Dr Philippa Smith trained as a journalist and worked in various positions in the media and public relations for many years. She came to AUT as an adult student to complete postgraduate study and moved into academic research.
She says coming back to academia after a working career was an achievement in itself, as postgraduate studies always seemed like "an impossible dream."
Philippa completed a Master of Arts (2003) and a Doctor of Philosophy (2012) while working within AUT's Institute of Culture, Discourse and Communications. Among other research projects, she analysed New Zealand’s first ever animated sitcom bro’ Town.
Philippa and her colleagues examined the popularity of bro’ Town in the competitive broadcast environment and found it to be a valuable record of evolving language patterns which typify New Zealand’s new generation of Pacific youth.
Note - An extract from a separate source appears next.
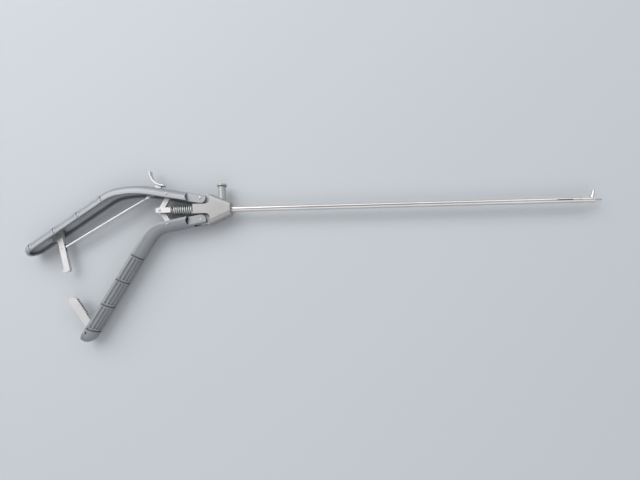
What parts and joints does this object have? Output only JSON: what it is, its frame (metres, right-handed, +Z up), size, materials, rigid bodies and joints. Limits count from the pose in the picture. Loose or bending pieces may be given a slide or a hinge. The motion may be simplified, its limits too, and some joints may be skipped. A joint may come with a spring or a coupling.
{
  "type": "laparoscopic needle holder",
  "caption": "Laparoscopic needle holder: slim shaft with a hinged jaw, two hollow handles in a V, toggle links with a return spring, ratchet hook with thumb release, and a flush port.",
  "frame": {"origin": "on the shaft axis in the front face of the body block", "axes": "+X along the shaft to the jaw tip, +Y towards the flush port and the upper handle, +Z up when it lies on the flat sides of its handles"},
  "size_m": [0.5186, 0.1521, 0.0176],
  "materials": {
    "body_steel": "bead blasted",
    "upper_handle_steel": "bead blasted, matte",
    "lower_handle_steel": "bead blasted, matte",
    "tube_steel": "ground, bright",
    "jaw_steel": "satin",
    "port_steel": "turned, bright",
    "bright_steel": "ground satin",
    "spring_steel": "drawn wire",
    "pin_steel": "turned",
    "carbide": "ground, fine crosswise ridges",
    "seal_rubber": "moulded"
  },
  "bodies": {
    "frame": {"body_block": "body_steel", "shaft_tube": "tube_steel", "fixed_jaw": "jaw_steel", "fixed_jaw_insert": "carbide", "jaw_pivot_pin": "pin_steel", "flush_port": "port_steel", "rod_seal": "seal_rubber", "shaft_set_screw": "pin_steel"},
    "yoke": {"yoke": "bright_steel", "yoke_pin": "pin_steel", "return_spring": "spring_steel", "overload_spring": "spring_steel"},
    "jaw_rod": {"drive_rod": "bright_steel"},
    "upper_handle": {"upper_handle_shell": "upper_handle_steel", "upper_pivot_pin": "pin_steel", "upper_link_pin": "pin_steel", "leaf_spring": "bright_steel", "leaf_spring_screw": "pin_steel", "pawl_pivot_pin": "pin_steel"},
    "lower_handle": {"lower_handle_shell": "lower_handle_steel", "lower_pivot_pin": "pin_steel", "lower_link_pin": "pin_steel", "ratchet_rack": "bright_steel", "rack_rivets": "pin_steel"},
    "upper_link": {"upper_link": "bright_steel"},
    "lower_link": {"lower_link": "bright_steel"},
    "moving_jaw": {"moving_jaw": "jaw_steel", "moving_jaw_insert": "carbide", "jaw_crank_pin": "pin_steel"},
    "release_lever": {"thumb_lever": "bright_steel", "lever_rod_pin": "pin_steel"},
    "release_rod": {"release_rod": "bright_steel"},
    "pawl": {"ratchet_pawl": "bright_steel", "pawl_rod_pin": "pin_steel"}
  },
  "joints": [
    {"name": "upper_handle_squeeze", "type": "hinge", "parent": "frame", "child": "upper_handle", "pos_m": [-0.0262, 0.0097, 0], "axis": [0, 0, 1], "range_deg": [0, 10.5], "stiffness_Nm_per_rad": 2, "springref_deg": -14.32},
    {"name": "lower_handle_squeeze", "type": "hinge", "parent": "frame", "child": "lower_handle", "pos_m": [-0.0262, -0.0097, 0], "axis": [0, 0, 1], "range_deg": [-10.5, 0]},
    {"name": "yoke_slide", "type": "slide", "parent": "frame", "child": "yoke", "axis": [1, 0, 0], "range_m": [-0.00605, 0], "deforming": ["return_spring", "overload_spring"]},
    {"name": "upper_link_turn", "type": "hinge", "parent": "yoke", "child": "upper_link", "pos_m": [-0.06329, 0, 0], "axis": [0, 0, 1], "range_deg": [-28.6, 0]},
    {"name": "lower_link_turn", "type": "hinge", "parent": "yoke", "child": "lower_link", "pos_m": [-0.06329, 0, 0], "axis": [0, 0, 1], "range_deg": [0, 28.6]},
    {"name": "jaw_rod_slide", "type": "slide", "parent": "frame", "child": "jaw_rod", "axis": [1, 0, 0], "range_m": [-0.00185, 0]},
    {"name": "jaw_turn", "type": "hinge", "parent": "frame", "child": "moving_jaw", "pos_m": [0.3253, 0, 0], "axis": [0, 0, 1], "range_deg": [-75, 0]},
    {"name": "release_slide", "type": "slide", "parent": "upper_handle", "child": "release_lever", "axis": [0.9833, -0.1822, 0], "range_m": [0, 0.004], "stiffness_N_per_m": 1500, "springref_m": -0.002},
    {"name": "release_rod_turn", "type": "hinge", "parent": "release_lever", "child": "release_rod", "pos_m": [-0.07374, 0.01332, 0], "axis": [0, 0, 1], "range_deg": [-1.1, 0]},
    {"name": "pawl_turn", "type": "hinge", "parent": "upper_handle", "child": "pawl", "pos_m": [-0.15502, -0.0166, 0], "axis": [0, 0, 1], "range_deg": [0, 12.3], "deforming": ["leaf_spring"]}
  ],
  "couplings": [
    {"joint": "lower_handle_squeeze", "follows": "upper_handle_squeeze", "ratio": -1},
    {"joint": "yoke_slide", "follows": "upper_handle_squeeze", "m_per_rad": -0.03293},
    {"joint": "upper_link_turn", "follows": "upper_handle_squeeze", "ratio": -2.718},
    {"joint": "lower_link_turn", "follows": "upper_handle_squeeze", "ratio": 2.718},
    {"joint": "jaw_rod_slide", "follows": "upper_handle_squeeze", "m_per_rad": -0.01},
    {"joint": "jaw_turn", "follows": "upper_handle_squeeze", "ratio": -7.1429},
    {"joint": "release_rod_turn", "follows": "release_slide", "rad_per_m": -4.693},
    {"joint": "pawl_turn", "follows": "release_slide", "rad_per_m": 53.24}
  ]
}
In addition, Philippa says, bro’ Town not only raised the visibility of Pacific people in New Zealand on prime time television, but it also increased awareness about the multiculturalism of the country.
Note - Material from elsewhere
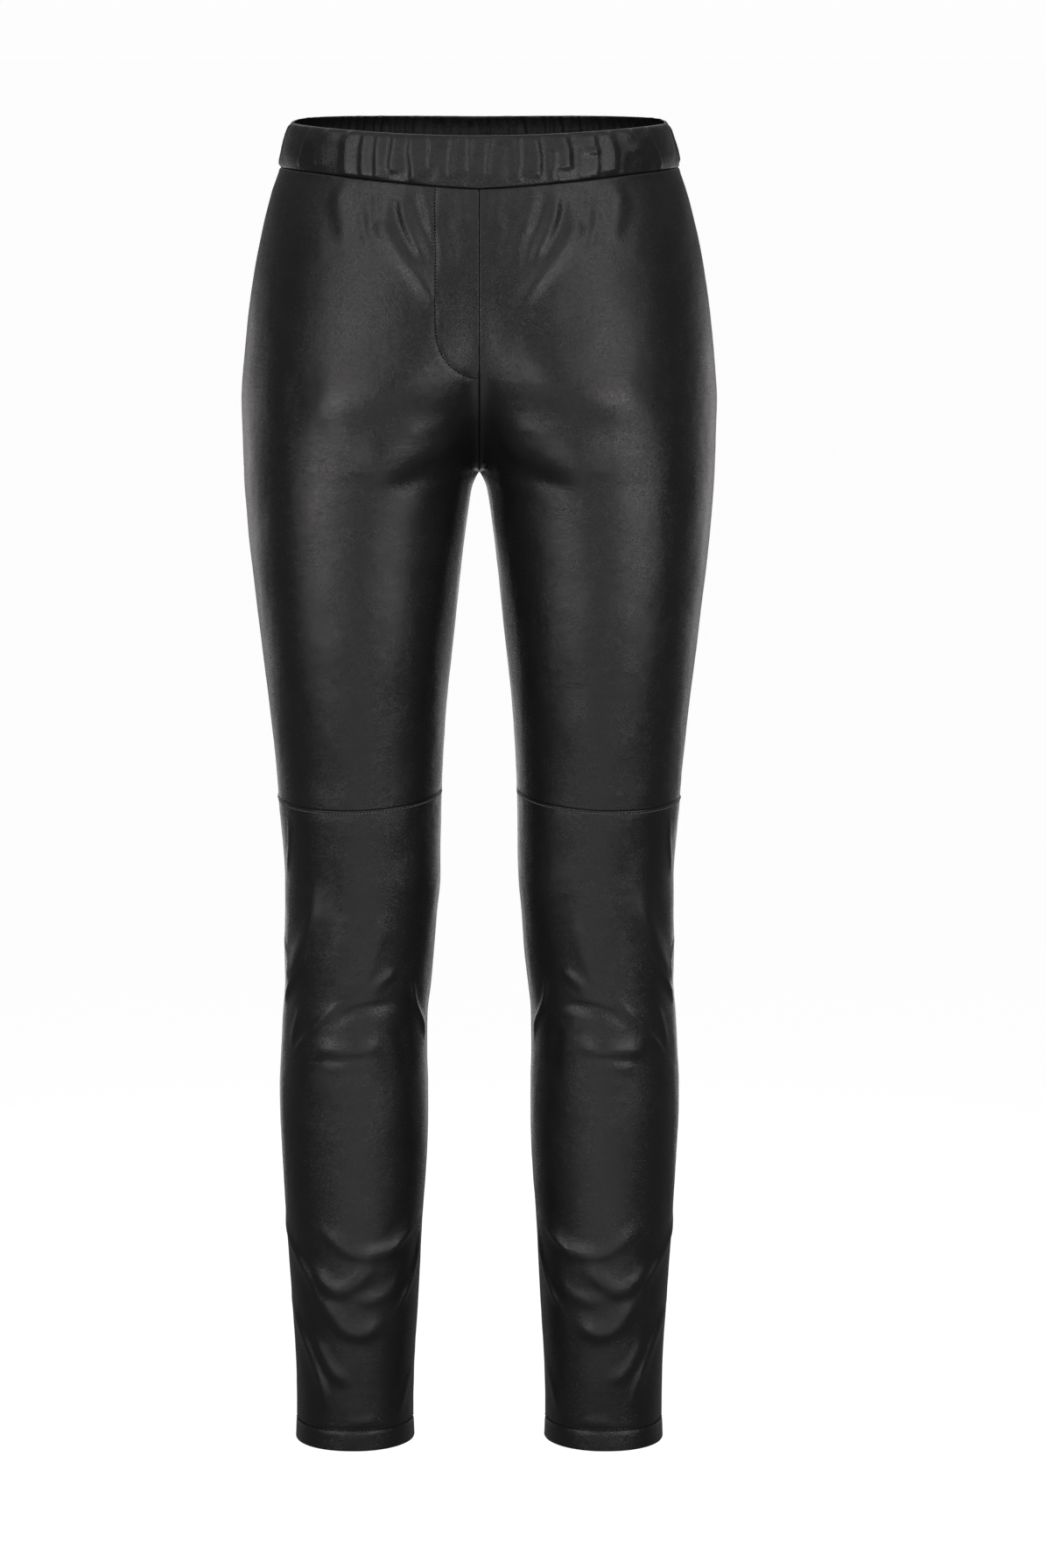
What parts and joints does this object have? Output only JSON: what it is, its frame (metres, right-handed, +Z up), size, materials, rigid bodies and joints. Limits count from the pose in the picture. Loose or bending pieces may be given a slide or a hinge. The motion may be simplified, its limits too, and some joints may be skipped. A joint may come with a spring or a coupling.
{
  "type": "faux leather leggings",
  "caption": "Pull-on faux leather leggings with a gathered elastic waistband, curved knee seams and turned-up hems, filled out as worn.",
  "frame": {"origin": "centre of the waistband ring, half way up the band, where the wearer's waist holds it", "axes": "+Z up from the hems to the waist, -Y the front, +X the wearer's left"},
  "size_m": [0.3454, 0.233, 0.9799],
  "materials": {
    "panels": "semi-matte black faux leather with a fine grain",
    "waistband": "semi-matte black faux leather, gathered on elastic",
    "thread": "black polyester sewing thread"
  },
  "bodies": {
    "root": {"waistband_front": "waistband", "waistband_back": "waistband", "front_thigh_left": "panels", "front_thigh_right": "panels", "front_shin_left": "panels", "front_shin_right": "panels", "back_leg_left": "panels", "back_leg_right": "panels"}
  },
  "joints": []
}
Philippa says the impact of the adaptation of a globally animated sitcom genre to a New Zealand-specific television environment demonstrates that the country's increasing ethnic diversity in prime-time television cannot be underestimated.
"It will certainly feature as a milestone in records of the country's broadcasting history," she says.
Philippa says what drives her is a passion for analysing text.
"There is always meaning behind words as the words you see in text is only part of the meaning. This might come down to different ideological beliefs, or political influences, or people's own backgrounds. I tell my students, 'Always read between the lines and figure out what the real message is behind the words.'"
Philippa is the Executive Director of the World Internet Project, an international project involving over 40 countries that compare internet usage. The findings are used by government departments, organisations, individuals and is an important way to track the trends of internet usage globally and also here in New Zealand.